Grace period ends, drivers now subject to tickets for texting


Motorists — especially those under 18 — who haven’t weaned themselves away from texting and driving over the last six months could be in for a shock.

The grace period for the anti-texting bill passed by the General Assembly and signed by Gov. John Kasich last summer expires at midnight Thursday.

The bill was watered down as it applied to adults. A motorist over 18 can be ticketed for texting while driving only as a secondary offense, meaning the traffic stop must have been initiated for another violation. And the law also includes a bewildering list of exceptions that will make enforcement more difficult.

New drivers beware

But for novice drivers the law has some teeth. It makes texting — or even talking or otherwise using any electronic wireless communications device — a primary offense for any driver under 18. That provision was pushed by one of the House bill sponsors, Rep. Rex Damschroder, R.-Fremont, after a newly licensed 16-year-old girl in his district crossed the center line while texting and killed a motorcyclist riding the other way. Would that other members of the General Assembly had recognized that while younger drivers are more prone to error due to distractions, texting and driving kills innocent people without regard to age.

At 60 mph, a car can travel the length of a football field in the time it takes to read a text, whether the driver is 17 or 70. And the pedestrian or driver of another car or motorcycle that gets in that car’s way is equally dead, regardless of the texter’s age.

Too little too late

That it took Ohio so long to pass an anti-texting bill — 38 other states beat it to the punch — and that even then the law was seriously flawed, is something legislators will have to live with. Even if some Ohioans won’t get to live because of it.

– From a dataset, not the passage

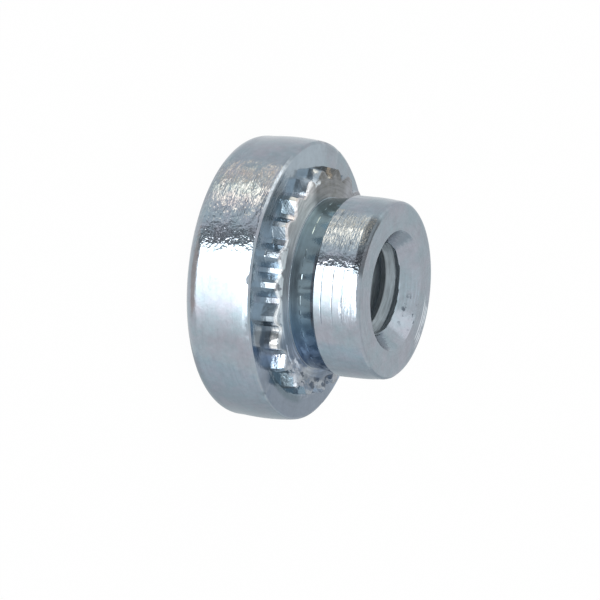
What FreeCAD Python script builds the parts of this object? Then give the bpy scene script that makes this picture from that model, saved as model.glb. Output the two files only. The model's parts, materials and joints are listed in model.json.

Nonetheless, now that the law is fully in effect motorists young and old should be aware that texting and driving could cost them $150 a pop. And younger drivers face a license suspension of 60 days for the first offense, a year for a second offense. If police are vigilant in enforcing the law, the word will spread quickly that texting and driving isn’t worth the expense. And lives will be saved.

More lives would be saved if texting were a primary offense, meaning that a police officer could pull over any motorist observed texting and write them up.

It makes some sense for a seat-belt infraction to be a secondary offense because the person breaking the law is endangering no one but himself or herself. The texting driver, on the other hand, is endangering everyone else on or near the road.

And we continue to believe that the most serious flaw in the law was the failure of the Legislature to legally define texting as reckless behavior when a crash results in the loss of life.

As it stands, most drivers who text and kill are being prosecuted as negligent motorists, which means they face at most a misdemeanor conviction. As we’ve said before, it is not an accident when a driver makes a conscious decision to pay attention to something other than the road and that decision leads to another person’s death.

A driver who chooses to drink and drive faces a felony vehicular homicide charge when someone dies as a result of that reckless behavior. Likewise, someone who kills while texting and driving should face a felony — not a misdemeanor — count.